O modelo ideal seria ter rodízio no poder, para que não houvesse uma perpetuação como temos hoje. Precisamos de estatutos que não permitam inúmeras reeleições. Quando há dirigentes que se perpetuam no poder por décadas, é óbvio que o sistema fica viciado. Também precisamos ter uma legislação que obrigue a prestação de contas públicas efetivas.

Podemos aprender com experiências de modelos no exterior?

As mudanças no esporte acompanham a sociedade onde se desenvolvem. O modelo cubano é bom para Cuba, o inglês é bom para a Inglaterra. Não conseguimos comparar porque os países e as instituições são diferentes. Não podemos chegar aqui e dizer, por exemplo, que temos que imitar o sistema esportivo dos Estados Unidos, onde a escola é a base — não vai funcionar no Brasil. O sistema norueguês é perfeito, mas perfeito para a Noruega. Quando você traz para um país de dimensão continental como é o Brasil, tudo fica mais difícil de ser controlado. O que precisamos é de uma cultura que não favoreça a corrupção.
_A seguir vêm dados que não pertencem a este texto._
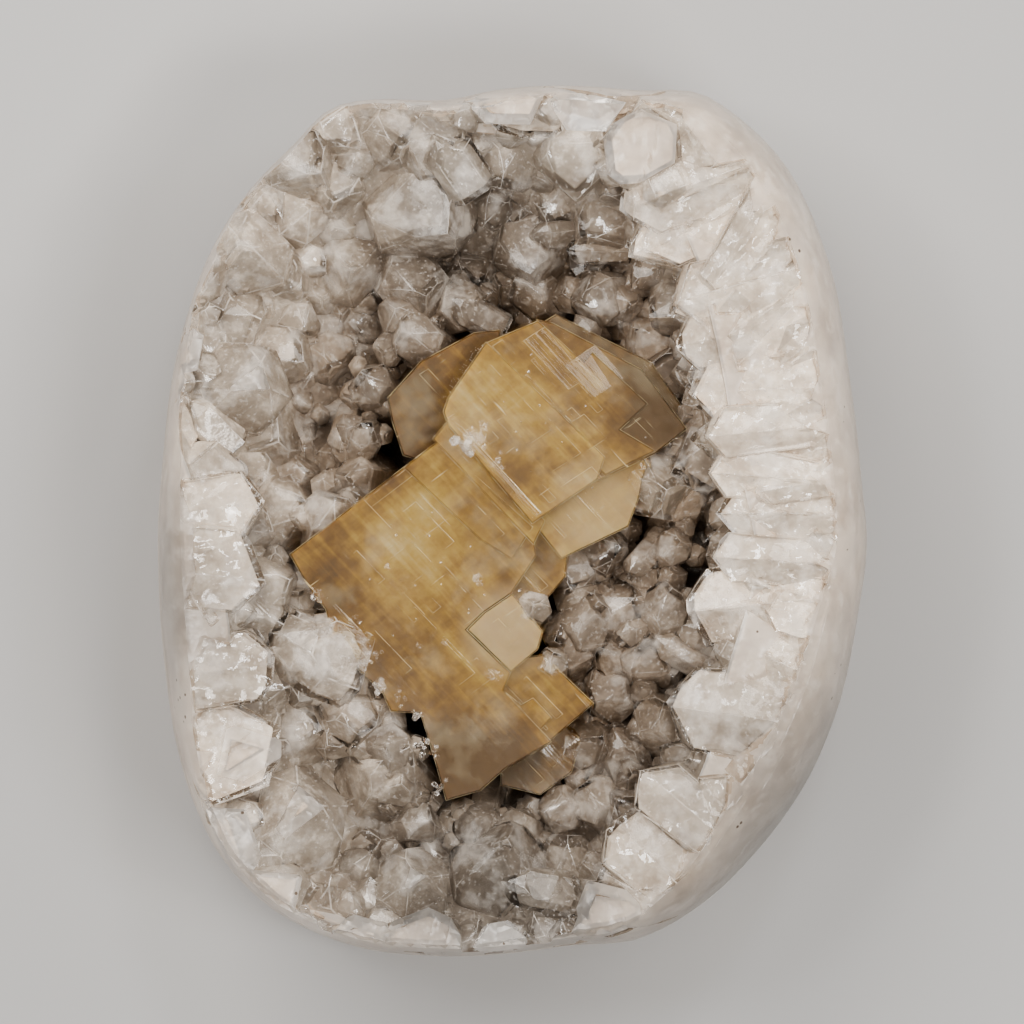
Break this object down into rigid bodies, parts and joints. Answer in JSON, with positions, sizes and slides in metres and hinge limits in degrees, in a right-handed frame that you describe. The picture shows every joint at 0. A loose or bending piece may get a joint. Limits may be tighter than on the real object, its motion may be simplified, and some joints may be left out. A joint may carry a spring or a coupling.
{
  "type": "quartz geode section with calcite",
  "caption": "Oval block of milky quartz, ground smooth outside, with an open hollow lined with quartz points round a cluster of honey calcite rhombs.",
  "frame": {"origin": "middle of the bounding box, on the flat sawn back", "axes": "+Z out of the hollow, away from the flat back; +Y along the block's length, towards its narrower end as the picture's top; +X towards its thick ground side"},
  "size_m": [0.1924, 0.237, 0.0967],
  "materials": {
    "milky_quartz": "translucent milky quartz, ground matt outside",
    "quartz_points": "grey-brown translucent quartz with shiny crystal faces",
    "honey_calcite": "cloudy honey calcite with shiny cleavage faces",
    "clear_quartz": "nearly clear quartz with shiny crystal faces"
  },
  "bodies": {
    "root": {"quartz_shell": "milky_quartz", "crystal_crust": "quartz_points", "calcite_cluster": "honey_calcite", "perched_quartz_1": "clear_quartz", "perched_quartz_2": "clear_quartz", "perched_quartz_3": "clear_quartz"}
  },
  "joints": []
}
Os casos policiais e os problemas das instituições são motivos pelos quais o esporte brasileiro não consegue se desenvolver?

Todo o sistema esportivo sofre. Como está hoje, os próprios atletas estão órfãos de instituições. Quando o seu dirigente máximo é punido e proibido de sair do país, não pode acompanhar competições, é como se o atleta ficasse sozinho. Isso prejudica os resultados, é uma reação em cadeia. O dirigente corrupto não se preocupa com o sucesso de esporte, só com ele mesmo. Mas também não adianta por toda a culpa pelos resultados no Nuzman. Houve erros na preparação esportiva no Rio? Sim, mas há erros no projeto esportivo brasileiro desde sempre. O Nuzman precisa ser responsabilizado pelo que fez de errado em relação à gestão do dinheiro público, das obras relacionadas aos Jogos. Mas nem tudo compete só ao COB: a organização do esporte no Brasil como um todo não é de responsabilidade do COB. Também temos que cobrar do Ministério da Educação, do Esporte.

Na busca por mais transparência, existe alguma mudança positiva nas instituições esportivas brasileiras nos últimos anos? Algum caso que possamos ver como bem-sucedido?

Surgiram alguns movimentos por parte de atletas que buscam uma organização de forma associativa para responder a essas questões e fazer valer sua influência no âmbito esportivo. Atletas de futebol e olímpicos que estão tentando mostrar essa capacidade de organização. Mas ainda é preciso muito mais. Nos casos de corrupção na Confederação de Desportos Aquáticos (CBDA), por exemplo, os atletas se uniram e se posicionaram publicamente, pedindo um processo mais limpo, e isso é muito positivo. Teve uma importância enorme. Mas esses movimentos nunca são bem vistos porque vão justamente na direção oposta do sistema corrupto que existe. Demanda tempo. Quando se tentou passar no Congresso a lei que exige maior transparência das instituições [lei 12.868, aprovada em 2013, que proíbe mais de uma reeleição e exige maior democratização e transparência], houve um lobby fortíssimo para que isso não fosse aprovado.

Tanto o Nuzman, presidente do COI, quanto os três últimos presidentes da CBF estão sendo investigados. O fato de estarmos tendo mais processos judiciais contra esses dirigentes é uma prova de que as coisas já estão mudando?

Todo esse alvoroço criado por conta desses últimos dirigentes talvez gere alguma mudança. Mas é só um talvez. Os dirigentes estão sendo punidos porque se envolveram em fatos que extrapolam as fronteiras brasileiras. A Justiça internacional acabou mobilizando a polícia no Brasil. Mas enquanto o próprio sistema brasileiro não for capaz de entender um delito como passível de investigação e punição, não vamos sair desse buraco. Mas como tudo no movimento olímpico, as coisas se desdobram em nível internacional, nacional e depois regional. O que eu espero é que isso [as investigações] chegue nas confederações. O dia em que for feito uma devassa nas confederações regionais, o sistema brasileiro vai finalmente começar a ser como deve ser.